As I visit businesses, consulting clients and training classes, to teach data reporting and analytics; there is a recurring conversation. It is one that I have had for eighteen years. The audiences change and the technology implementations are a little different over time, but the essential conversation is still the same.
This happened again last week as I was trying to explain the unique characteristics of Multidimensional and Tabular storage to a client. I’m developing a training course where I needed to explain the concepts once again – and then it hit me! …these unique data storage and analytic technologies do what we dream about in science fiction stories and achieve capabilities we imagine existing in the distant future. Channel surfacing on television this week, I watched an episode of Timeless, a Star Trek rerun and a Star Wars movie – where time-travel, space-warp travel and teleportation were commonplace realities. Although fictional as they were portrayed, I think these concepts are very real in our technology landscape. Please indulge me as I explain.
We live in a Linear world. We reside in a place, work in a place, store and move stuff from place to place. Centuries ago, if man needed to move something (perhaps just himself) to a distant place, he would walk, ride a horse or take a sailboat. In weeks or months, he would arrive in another place. Today, we get in a car, navigate the streets, perhaps highways and Interstates and then arrive in a different place within minutes or hours. For longer trips, we board a large metal tube, sit very close to several complete strangers as we climb up into the sky; some period of time goes by and then we somehow arrive in a distant place along with our stuff. At 35,000 feet where the air is very thin, a jet airplane can travel many times faster; leaving an altitude where certain physical laws restrict speed, only to re-enter that atmosphere after it has arrived. To someone from the distant past, this experience would seem fictional.
On a daily basis, I sit or stand in front of my computer monitors, and see and speak with people in distant places. We have live conversations about the weather in their time zone or hemisphere. Through some strange but now common process, technology converts our speech, images, directions, documents, effort and thoughts into 8-bit network packets and electrons that travel almost instantly through space; leaving the earth for a short period, to be transported and reassembled somewhere else.
Years ago, when I wanted new stuff, I would drive to the store. If they didn’t have what I wanted or if it was too expensive, I would spend the day driving to different stores. Today, I “go” to the store on my computer and the very next day, my stuff arrives on my doorstep. We are continually inventing ways to bend space and teleport things within the changing confines of reality.
Data storage is much like the real world. We store terabytes and petabytes (numbers we can’t even explain) in a small space. But, to navigate through the linear storage structure of relational databases and files, the data might as well be thousands of miles or kilometers apart. In order to perform time-variance and statistical calculations, program code must access a group of records in one location to aggregate them, and then find a related group of records – perhaps millions of rows apart – to perform another aggregation. The query might need to perform this operation dozens, hundreds or thousands of times; before it can calculate the final results. One of the best examples is a time-series calculation where a query must “visit” records for each time period to perform an aggregation. The effort is compounded when the goal is to compare aggregate values and variances for parallel and relative periods (e.g. “one year ago”, “three years ago”, etc.) and then perform forecasting or regressions.
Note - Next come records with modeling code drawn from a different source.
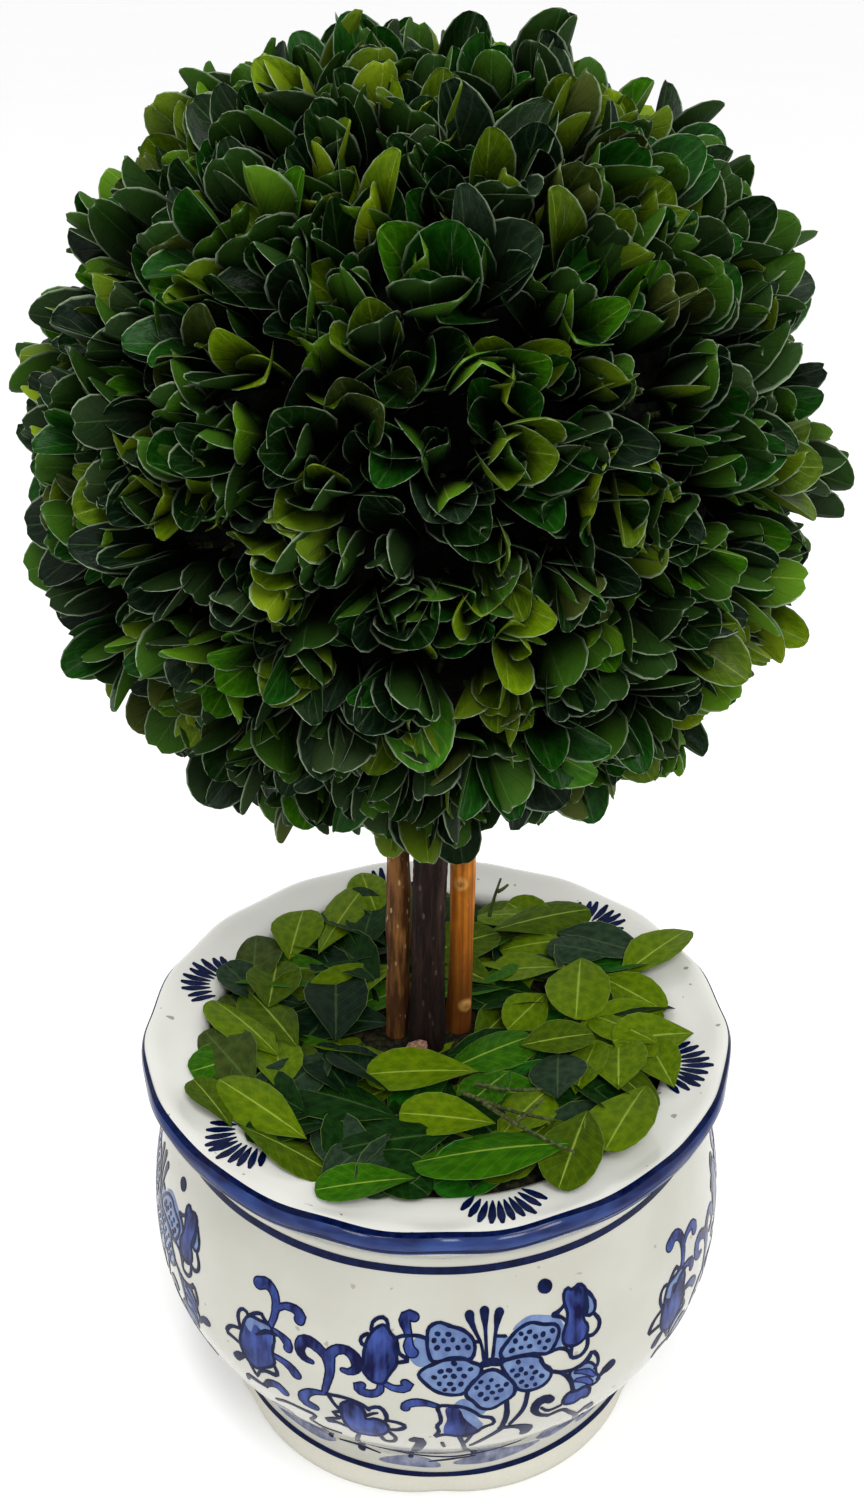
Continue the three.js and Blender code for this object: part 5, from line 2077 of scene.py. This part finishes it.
    def build(self, twig: Material, chip: Material) -> None:
        """Makes the leaves, one piece of each tint, with the scraps among them.

        Args:
            twig: The bark of the twigs.
            chip: The bare wood of the chip.
        """
        self.scraps(twig, chip)
        random = np.random.default_rng(self.seed)
        foliage = Foliage("mulch", self.shares, random)
        for leaf in LOOSE_LEAVES:
            foliage.sites[leaf.spray].append(self.placed(leaf, random))
        for number in range(self.leaves):
            share = (number + 0.5) / self.leaves
            radius = math.sqrt(self.inner ** 2 + share * (self.outer ** 2 - self.inner ** 2))
            azimuth = number * GOLDEN_ANGLE
            heading = azimuth + random.uniform(-1.2, 1.2) + (math.pi if random.random() < 0.12 else 0)
            length = self.length * random.uniform(0.8, 1.2)
            middle = np.array([radius * math.cos(azimuth), radius * math.sin(azimuth)])
            way = np.array([math.cos(heading), math.sin(heading)])
            ends = [middle - way * length / 2, middle + way * length / 2]
            if max(map(np.linalg.norm, ends)) > self.reach or min(map(np.linalg.norm, ends)) < 8:
                continue
            layer = random.uniform(-2.6, 0.2 + 1.8 * max(0.0, math.sin(azimuth)))
            root = np.array([*ends[0], self.surface(float(np.linalg.norm(ends[0]))) + self.layer_rise * layer])
            foliage.sites[foliage.deal()].append(self.site(
                root, heading, length, random.uniform(0.9, 1.15), random.uniform(-0.04, 0.06),
                random.uniform(-0.34, 0.34), int(random.integers(*FLAT_FORMS)),
            ))
        foliage.build(self.trees, 3)


@dataclass(frozen=True)
class LeafPair:
    """One crossed pair of leaves up a sprig."""

    lean: float
    length: float
    height: float


@dataclass
class Crown:
    """The clipped ball: a near-black core of painted shade with leafy sprigs that stand out of it all round."""

    trees: PlantTrees
    sticks: Sequence[Stick]
    centre: Spot = (-2.0, 0.0, 224.6)
    core_radius: float = 51.0
    reach: float = 76.5
    seed: int = 4711
    sprigs: int = 900
    root_radius: float = 45.0
    bare_length: float = 5.0
    twig_radius: float = 0.8
    sway: float = 0.34
    keep_out: float = 1.0
    pairs: tuple[LeafPair, ...] = (LeafPair(0.27, 18.6, 3.2), LeafPair(0.16, 16.4, 2.4))
    lean_spread: float = 0.7
    splayed: float = 0.06
    splay: float = 0.45
    facing: float = 0.7
    length_spread: float = 0.17
    odd_leaves: float = 0.22
    young_leaves: float = 0.2
    shares: tuple[tuple[Spray, float], ...] = (
        (Spray.BLUE_GREEN, 0.21), (Spray.DARK, 0.28), (Spray.GREY_GREEN, 0.05), (Spray.MIDDLE, 0.2),
        (Spray.FRESH, 0.08), (Spray.OLIVE, 0.11), (Spray.LIME, 0.05), (Spray.MOSSY, 0.02),
    )

    def near_stick(self, point: np.ndarray) -> bool:
        """Tells whether a point touches a stick.

        Args:
            point: A point in millimetres.

        Returns:
            Whether it does.
        """
        height = point[2]
        return any(
            height <= stick.high
            and np.linalg.norm(stick.centre(height)[:2] - point[:2]) < stick.radius(height) + self.keep_out
            for stick in self.sticks
        )

    def is_free(self, point: np.ndarray) -> bool:
        """Tells whether a point lies in the crown's reach and off the sticks."""
        return np.linalg.norm(point - np.array(self.centre)) < self.reach and not self.near_stick(point)

    def core(self, finish: CrumbFinish) -> None:
        """Makes the lumpy near-black core that paints the shade deep in the ball.

        Args:
            finish: The core's finish.
        """
        heights = np.linspace(-math.pi / 2, math.pi / 2, 72)
        angle = np.linspace(0, 2 * math.pi, 96, endpoint=False)
        rings = []
        for tilt in heights:
            ring = []
            for turn in angle:
                way = np.array([math.cos(tilt) * math.cos(turn), math.cos(tilt) * math.sin(turn), math.sin(tilt)])
                size = self.core_radius + 1.6 * noise.noise(Vector(way * 9)) + 0.8 * noise.noise(Vector(way * 26))
                ring.append(np.array(self.centre) + way * size)
            rings.append(ring)
        piece = turned_piece("crown_core", np.array(rings), finish.material())
        settle(piece, "crown_leaves", "crown")

    def sprig(self, number: int, random: np.random.Generator) -> tuple[TwigLine, list[tuple[int, LeafSite]]]:
        """Grows one sprig by the rule.

        Args:
            number: The sprig's number on the sphere.
            random: Seeded random numbers.

        Returns:
            The twig's line with its radii, and its leaves with the number of their pair.
        """
        height = 1 - (2 * number + 1) / self.sprigs
        turn, ring = number * GOLDEN_ANGLE, math.sqrt(1 - height * height)
        way = np.array([ring * math.cos(turn), ring * math.sin(turn), height])
        axis = way + random.uniform(-1, 1, 3) * self.sway
        axis /= np.linalg.norm(axis)
        side = np.cross(axis, [0.3, 0.9, 0.1])
        side /= np.linalg.norm(side)
        other = np.cross(axis, side)
        spin = random.uniform(0, 2 * math.pi)
        vigour = random.uniform(0.86, 1.12)
        root = np.array(self.centre) + way * self.root_radius
        length = self.bare_length * vigour + random.uniform(-2.5, 2.5)
        nodes, leaves = [root, root + axis * length], []
        for order, pair in enumerate(self.pairs):
            spot = nodes[-1]
            for half in (0, 1):
                around = spin + order * math.pi / 2 + half * math.pi + random.uniform(-0.5, 0.5)
                outward = side * math.cos(around) + other * math.sin(around)
                lean = pair.lean * (1 + random.uniform(-1, 1) * self.lean_spread)
                lean += self.splay * (random.random() < self.splayed)
                along = axis * math.cos(lean) + outward * math.sin(lean)
                size = pair.length * vigour * (1 + random.uniform(-1, 1) * self.length_spread)
                up = -outward + random.uniform(-1, 1, 3) * self.facing
                broad, form = random.uniform(0.74, 1.12), int(random.integers(*CROWN_FORMS))
                site = LeafSite(spot, along, up, size, broad, form)
                if self.is_free(site.tip) and self.is_free((site.tip + spot) / 2):
                    leaves.append((order, site))
            nodes.append(spot + axis * pair.height * vigour)
        radii = np.linspace(self.twig_radius, 0.3, len(nodes))
        return (np.array(nodes[:-1]), radii[:-1]), leaves

    def build(self, core: CrumbFinish, twig: Material) -> None:
        """Makes the core, the twigs and the leaves, one piece of each tint.

        Args:
            core: The core's finish.
            twig: The bark of the twigs.
        """
        self.core(core)
        random = np.random.default_rng(self.seed)
        foliage = Foliage("crown", self.shares, random)
        lines = []
        for number in range(self.sprigs):
            line, leaves = self.sprig(number, random)
            if not leaves or self.near_stick(line[0][-1]):
                continue
            lines.append(line)
            tint = foliage.deal()
            for order, site in leaves:
                own = foliage.deal() if random.random() < self.odd_leaves else tint
                if order and own in (Spray.BLUE_GREEN, Spray.DARK) and random.random() < self.young_leaves:
                    own = Spray.MIDDLE
                foliage.sites[own].append(site)
        settle(self.trees.grow_twigs("crown_twigs", lines, twig), "crown_leaves", "crown")
        foliage.build(self.trees, 7)


@dataclass(frozen=True)
class Studio:
    """A plain pale floor, soft lamps and the camera at the photograph's angle."""

    camera_place: Spot = (-1.0, -263.3, 311.3)
    pitch: float = 29.4
    lens: float = 36.0
    floor_radii: tuple[float, ...] = (0.5, 2, 9)
    floor_columns: int = 64

    def floor(self, material: Material) -> None:
        """Makes the floor, a wide disc of a few rings.

        Args:
            material: The paper.
        """
        columns = self.floor_columns
        angle = np.linspace(0, 2 * math.pi, columns, endpoint=False)
        ring = np.column_stack([np.cos(angle), np.sin(angle), 0 * angle])
        points = np.vstack([ring * radius * 1000 for radius in self.floor_radii])
        faces = [tuple(range(columns)), *[face[::-1] for face in grid_faces(len(self.floor_radii), columns)]]
        make_piece("floor", points - [0, 0, 0.05], faces, material)

    def lamp(self, name: str, place: Spot, target: Spot, size: float, power: float, colour: Spot) -> None:
        """Hangs one square soft lamp, in metres and watts, turned to its target.

        Args:
            name: The lamp's name.
            place: Where it hangs.
            target: Where it points.
            size: Its width.
            power: Its power.
            colour: Its colour.
        """
        light = bpy.data.lights.new(name, "AREA")
        light.size, light.energy, light.color = size, power, colour
        lamp = link(name, light)
        lamp.location = place
        lamp.rotation_euler = (Vector(target) - Vector(place)).to_track_quat("-Z", "Y").to_euler()

    def build(self) -> None:
        """Makes the floor, the lamps, the pale surroundings and the camera."""
        self.floor(PaperFinish().material())
        world = bpy.data.worlds.new("studio")
        world.use_nodes = True
        light = world.node_tree.nodes["Background"].inputs
        light["Color"].default_value, light["Strength"].default_value = (1.0, 1.0, 1.0, 1.0), 1.0
        bpy.context.scene.world = world
        bpy.context.scene.view_settings.view_transform = "Standard"
        self.lamp("overhead", (-0.1, -0.1, 1.15), (0, 0, 0.15), 0.4, 3.4, (1.0, 1.0, 0.99))
        self.lamp("front", (0.2, -0.62, 1.0), (0, 0, 0.12), 0.4, 5.6, (1.0, 1.0, 1.0))
        view = bpy.data.cameras.new("camera")
        view.lens, view.sensor_width, view.sensor_fit = self.lens, 36.0, "AUTO"
        view.clip_start, view.clip_end = 0.01, 50.0
        camera = link("camera", view)
        camera.location = [value * MM for value in self.camera_place]
        camera.rotation_euler = (math.radians(90 - self.pitch), 0, 0)
        bpy.context.scene.camera = camera


PAINT_FINISHES: dict[Tone, PaintFinish] = {
    Tone.SHADE: PaintFinish("paint_greyed_wash", srgb(70, 76, 104), srgb(124, 128, 148), 0.6, 220.0),
    Tone.WASH: PaintFinish("paint_light_wash", srgb(80, 98, 140), srgb(108, 130, 166), 0.4, 260.0, sheen=0.1),
    Tone.STRIPE: PaintFinish(
        "paint_stripe", srgb(8, 18, 64), srgb(36, 60, 116), 0.6, 420.0, (0.12, 0.12, 1.0), sheen=0.25,
    ),
    Tone.BODY: PaintFinish(
        "paint_cobalt", srgb(4, 5, 50), srgb(54, 72, 138), 0.6, 230.0, (1.0, 1.0, 0.45), sheen=0.06,
    ),
    Tone.LINE: PaintFinish("paint_dark_line", srgb(3, 10, 42), srgb(12, 26, 68), 0.5, 420.0, sheen=0.05),
}

# Each stick darkens towards its foot: painted shade.
BROWN_BARK = WoodFinish(
    "brown_bark", dark=srgb(62, 36, 16), light=srgb(134, 90, 46), blotch=srgb(88, 56, 28), fleck=srgb(190, 166, 128),
    stretch=0.14, fleck_share=0.6, blotch_share=0.4, roughness=0.62, relief=0.0004,
    foot_shade=srgb(46, 26, 12), foot_shade_share=0.4,
)
DARK_BARK = WoodFinish(
    "dark_bark", dark=srgb(20, 11, 9), light=srgb(54, 36, 30), blotch=srgb(30, 18, 15), fleck=srgb(132, 112, 100),
    stretch=0.08, fleck_share=0.3, blotch_share=0.5, roughness=0.6, relief=0.0007, scale=360.0,
    foot_shade=srgb(12, 7, 6), foot_shade_share=0.6,
)
PEELED_WOOD = WoodFinish(
    "peeled_wood", dark=srgb(158, 84, 14), light=srgb(216, 134, 38), blotch=srgb(128, 68, 16), fleck=srgb(230, 172, 92),
    stretch=0.03, fleck_share=0.2, blotch_share=0.5, roughness=0.5, relief=0.0002, scale=520.0,
    foot_shade=srgb(80, 42, 14), foot_shade_share=0.9, knots=((0.0051, -0.0026, 0.132), (0.0065, -0.003, 0.1)),
)
TWIG_BARK = WoodFinish(
    "twig_bark", dark=srgb(40, 52, 26), light=srgb(84, 94, 48), blotch=srgb(66, 58, 36), fleck=srgb(110, 112, 76),
    stretch=0.1, fleck_share=0.2, blotch_share=0.4, roughness=0.6, relief=0.0002, scale=700.0,
)


def main() -> None:
    """Builds each sub-assembly in order."""
    logging.basicConfig(level=logging.INFO, format="%(name)s: %(message)s")
    Studio().build()
    shape = PotShape()
    shape.build(GlazeFinish())
    paint = Paint(shape)
    WallPainting(paint).draw()
    RimPainting(paint).draw()
    paint.build(PAINT_FINISHES)
    Filling(shape).build(
        CrumbFinish("filling_foam", srgb(66, 52, 36), srgb(92, 74, 52)),
        CrumbFinish("litter", srgb(16, 18, 10), srgb(48, 44, 26), 700.0),
    )
    knots = (Knot(262, 132, 1.3, 0.5), Knot(300, 100, 1.3, 0.6))
    sticks = [
        Stick("stem_left", BROWN_BARK, (-8.7, -2.4), (-8.1, -1.4), (2.7, 2.4), 0.3, smooth_bark),
        Stick("stem_middle", DARK_BARK, (-1.9, -6.6), (-0.9, -5), (4.2, 2.9), -0.3, ridged_bark),
        Stick("stem_right", PEELED_WOOD, (4.9, -0.6), (5.3, 0.6), (2.8, 2.6), 0.4, peeled_wood, knots),
    ]
    for stick in sticks:
        stick.build()
    trees = PlantTrees(LEAF_FORMS)
    chip = CrumbFinish("mulch_chip", srgb(132, 96, 80), srgb(190, 150, 130), 900.0)
    Mulch(trees).build(TWIG_BARK.material(), chip.material())
    # Painted shade: a near-black core stands for the shade deep in the ball.
    core = CrumbFinish("crown_core", srgb(3, 5, 2), srgb(12, 18, 8))
    Crown(trees, sticks).build(core, TWIG_BARK.material())
    trees.clear()


if __name__ == "__main__":
    main()
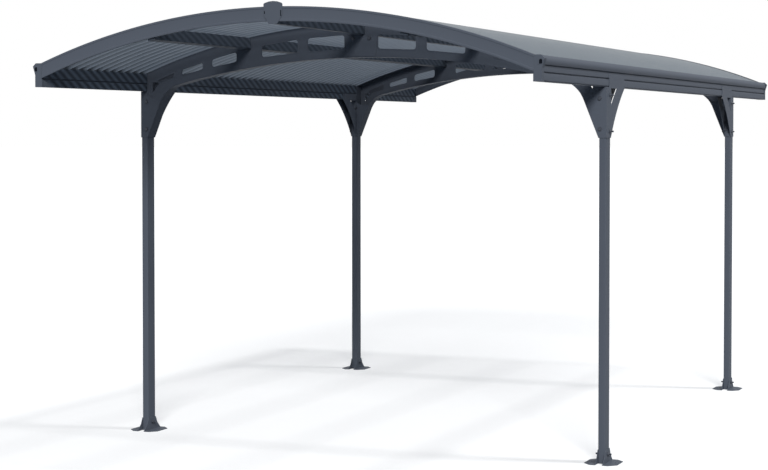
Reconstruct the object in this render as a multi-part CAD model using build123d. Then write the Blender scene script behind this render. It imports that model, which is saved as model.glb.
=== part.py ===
from build123d import *
import math
import os

# Arched carport: four posts carry two gutters and two arched ribs under a corrugated roof.
# X runs across the roof, Y runs along it with the front at low Y, and Z is up from the feet.
# All sizes are in millimetres.

# Roof
length = 5020.0
arch_rise = 251.3
wave_pitch = 76.0
wave_depth = 17.0
sheet_thickness = 1.2
sheet_count = 4
sheet_bends = 12
sheet_seat_height = 97.0

# Posts and gutters
post_spacing_x = 2636.0
post_spacing_y = 2866.0
post_width = 36.0
post_depth = 76.0
post_wall = 2.0
eave_height = 1892.0
gutter_width = 36.0
gutter_height = 118.0
gutter_wall = 2.0
groove_height = 41.0
groove_width = 7.0
groove_depth = 2.5
lip_start_height = 61.0
lip_flare = 13.0
lip_height = 103.0
lip_tuck = 16.0

# Fascia
fascia_depth = 72.0
fascia_sheet = 2.0
fascia_top_flange = 30.0
fascia_bottom_flange = 8.0

# Apex cap
cap_width = 102.0
cap_toe_width = 44.0
cap_body_drop = 44.0
cap_toe_drop = 84.0
cap_shoulder_rise = 10.0
cap_peak_rise = 26.0
cap_wall = 2.5
cap_hood = 34.0

# Corner caps
corner_plate = 2.0
corner_skirt = 32.0
corner_wall = 2.0
corner_flange_length = 104.0
corner_flange_height = 38.0
corner_flange_shoulder = 30.0
corner_flange_shoulder_height = 33.0
corner_notch = 13.0
corner_notch_height = 92.0

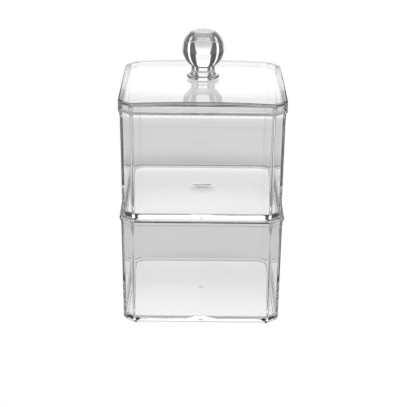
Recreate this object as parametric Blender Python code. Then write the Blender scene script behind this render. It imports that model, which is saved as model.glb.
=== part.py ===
"""Stacking swab jar in clear acrylic: two identical open boxes, a lid that drops into the top one, and a ball knob.

Every horizontal section of the boxes and the lid is the same cut-corner square, moved in or out by an offset.
A moulding is therefore drawn once, as a side profile of (offset, height) stations, and lofted round that outline.
The knob is a profile turned about the jar's axis. Lengths are in metres, +Z is up, and the jar stands on Z = 0.
"""

import math

import bmesh
import bpy

# Outline, seen from above
LID_WIDTH = 0.0920  # across the flats of the lid, and of the bead round each rim
RIM_PROUD = 0.0016  # how far lid and bead stand out beyond the outline of a box's base
CHAMFER_LEG = 0.0062  # cut corner of the base outline, measured along one side
CORNER_BLEND = 0.0032  # rounding where a cut corner meets a side
LEAST_BLEND = 0.0010  # the same on the inner faces, where the concentric rounding runs out

# One box
TIER_PITCH = 0.0626  # from the foot of one box to the foot of the box that stands on it
WALL = 0.0023
WALL_LEAN = 0.0007  # how far each wall leans out over one pitch, for draft
BASE_FILLET = 0.0020
FOOT_WIDTH = 0.0036  # the flat ring that the box stands on, out to the base outline
FOOT_HEIGHT = 0.0009  # height of the hollow inside the foot ring
FOOT_LEAN = 0.0003  # draft of that hollow
FLOOR = 0.0030
FLOOR_FILLET = 0.0009
GATE_RADIUS = 0.0015  # the small round mark left under the floor by moulding
GATE_HEIGHT = 0.0003

# Rim of a box
REBATE_DEPTH = 0.0013  # how far the next box, or the lid, drops in
BEAD_HEIGHT = 0.0020
BEAD_ROUND = 0.0005
BEAD_UNDERCUT = 0.0003
FLARE_HEIGHT = 0.0065  # the cove that carries the wall out to the bead
EDGE_ROUND = 0.0003  # broken edge inside the rim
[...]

In relational storage, the query engine must “drive” from place to place, navigating the streets (file groups, files, pages and rows) to find the records. In an analytic structure (like an Analysis Services cube, or SSAS Tabular model or Power Pivot/Power BI in-memory model), the query engine performs a calculation operation and then teleports to a new location to find a different group of related records.
In a multidimensional cube, the storage processing code quite literally folds space to create the cube structure and pre-calculate some of the aggregate values. Rather than leaving all the data in a linear table, it actually moves data segments close together, reshaping the data structure (thus, the term “cube”). This approach required a great deal of complexity in both the software and the resulting data structure. Advances in computer hardware and software techniques helped simplify the approach. The in-memory tabular model exists in linear, yet fragments of compressed space – where the actual distance between adjacent records is much closer than it appears to be. When the query process is done looking up a group of records it warps to the next group of related records using a memory address. Instead of traveling through space, it steps out of it, like the jet airplane leaving the atmosphere, to re-enter in a different location. It takes much less time to run queries because it is not moving through all the rows of linear tables.
image: microsoftpressstore.com, Ferrari, Russo
By using unique and innovative data storage methods (to reduce storage space and access data faster without moving through data), we can, in effect; perform time-travel, warp space and teleportation.